Ha ha, but when I move my head, and I know I moved it, because I see different part of room, it feels pretty snappy, from my desire to seeing other wall :D. It is really fun to imagine that latency, so I've just measured my reaction time, from visual signal to actuating (mouse click, and i have cumbersome mouse buttons); its 201 ms best after 5 tries, and tested population average is reported as about 215 ms. Well, so how much latency there is between my eyes and my consciousness?

- there was some latency in trigger event (screen goes green); don't know how much, but maybe even 16 ms (screen refresh rate). + multitasking, potential page faults, etc.
- there was some latency in timer stopping, after my reaction; don't know how much, but maybe even 8 ms (mouse polling rate, 125 Hz?) + multitasking, potential page faults, etc.

If you consider also that actuating (pressing mouse button) is magnitudes slower than information processing... maybe we are not that much outdated in our minds? Be it 2 or 3 ms, it is really good real-time system :-).

BTW, "real-time system" in my language is defined as "system with rigorous timing requirements", not necessarily 0ms latency requirement :) So yes, we have real-time consciousness even if it is few (but I would not say "many") miliseconds behind :-).

Team Chaos Leader
USA
(Moderator)
Posts 2094
05 Nov 2011 02:10



So yes, we have real-time consciousness even if it is few (but I would not say "many") miliseconds behind :-).

+1

Under normal circumstances my brain runs between 200 fps and 1000 fps.  When it is running at 1000 fps I only have a 1 ms delay at "reality perception".

And I can easily press and release the mouse button 5 times in 1 second.

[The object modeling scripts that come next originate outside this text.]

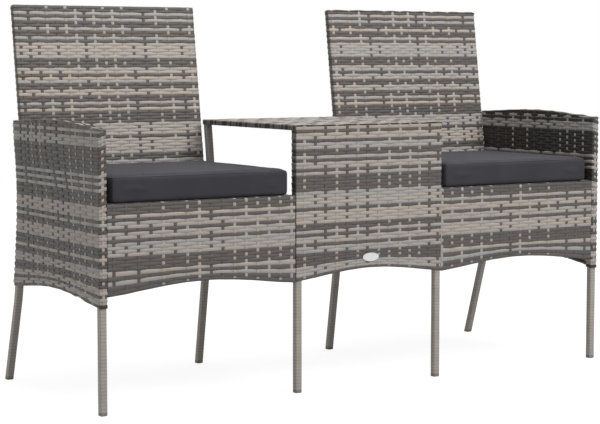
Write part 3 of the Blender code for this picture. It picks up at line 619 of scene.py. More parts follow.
def chain(points, along, out, keep_high):
    """Sorted (along, out) pairs, the outermost where several share a place."""
    pairs = {}
    for point in points:
        key = round(float(point[along]), 4)
        value = float(point[out])
        pairs[key] = (max if keep_high else min)(pairs.get(key, value), value)
    keys = sorted(pairs)
    return np.array(keys), np.array([pairs[key] for key in keys])


ARCH_RISE = 0.0186        # every arched hem is lower than this above its ends
arm_face = outline_points("right_arm_weave", 0, ARM_OUT_X)
CROWN = chain(arm_face[arm_face[:, 2] > 0.5745], 1, 2, True)
REAR = chain(arm_face[(arm_face[:, 1] > LEG_Y + 0.3905) & (arm_face[:, 2] < 0.582)], 2, 1, True)
ARCH = chain(arm_face[arm_face[:, 2] < ARM_LOW_Z + ARCH_RISE], 1, 2, False)
ARM_TOP_Z = float(CROWN[1][0])
print("crown from", round(ARM_TOP_Z, 4), "to", round(float(CROWN[1].max()), 4), " knots:",
      len(CROWN[0]), "crown,", len(REAR[0]), "rear,", len(ARCH[0]), "arch")

# %% [markdown]
# The rows of an arm are level, and towards the bottom they share the room above the arched hem.
# The crown is filled by one more dark strip, which lies only in its middle, and by the edge
# strips on top. `ARM_STAKE_Y` holds the places of the stakes at the top and at the bottom, in
# millimetres behind the front leg: they lean with the rear post.

# %% Rows and stakes of an arm
ARM_ROWS = stripes("D1 L1 D1 L3 D8 L1 D1 L1 D1 L1 D4 L4 D1 L1 D2 L4 D3 L1 D2 L3 D3 L2 D1 L2 D1",
                   dark=-0.28)
# B marks a dark stake painted nearly black above the seat: painted shadow of the gaps beside it.
ARM_STAKES = stripes("L4 D1 B1 D1 B1 L1 B1 L1 B1 D1 B1")
ARM_ROW_TOP = 0.5819
ARM_LEVEL_ROWS = 41
ARM_STAKE_Y = {
    -1: ([24, 62, 98, 128, 161, 192, 223, 250, 275, 296, 319, 339, 359, 379],
         [24, 56, 83, 111, 136, 162, 188, 215, 242, 267, 294, 320, 345, 371]),
    1: ([26, 55, 83, 109, 131, 155, 180, 207, 234, 261, 290, 318, 348, 376],
        [26, 55, 83, 109, 131, 155, 180, 207, 234, 261, 290, 318, 346, 370]),
}
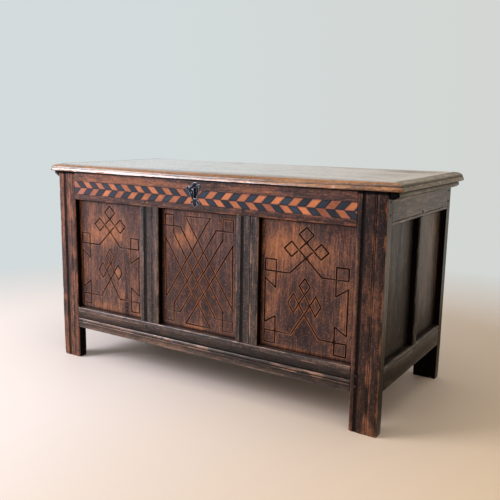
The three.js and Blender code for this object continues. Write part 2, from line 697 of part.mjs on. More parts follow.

WTH?!  I just pressed my shift key 5 times in 1 second and my firewall popped up and said "Replacing Application Windows NT High Contrast Application"  What on Earth is that about?  I am on Windoze XP.



Marcel Verdaasdonk
Netherlands

Posts 3991
05 Nov 2011 03:54


Windows XP is a NT version.
On Topic

We're not gonna have a system that will do 200 frames a second for the simple reason i don't see a team member making the monitor file for it.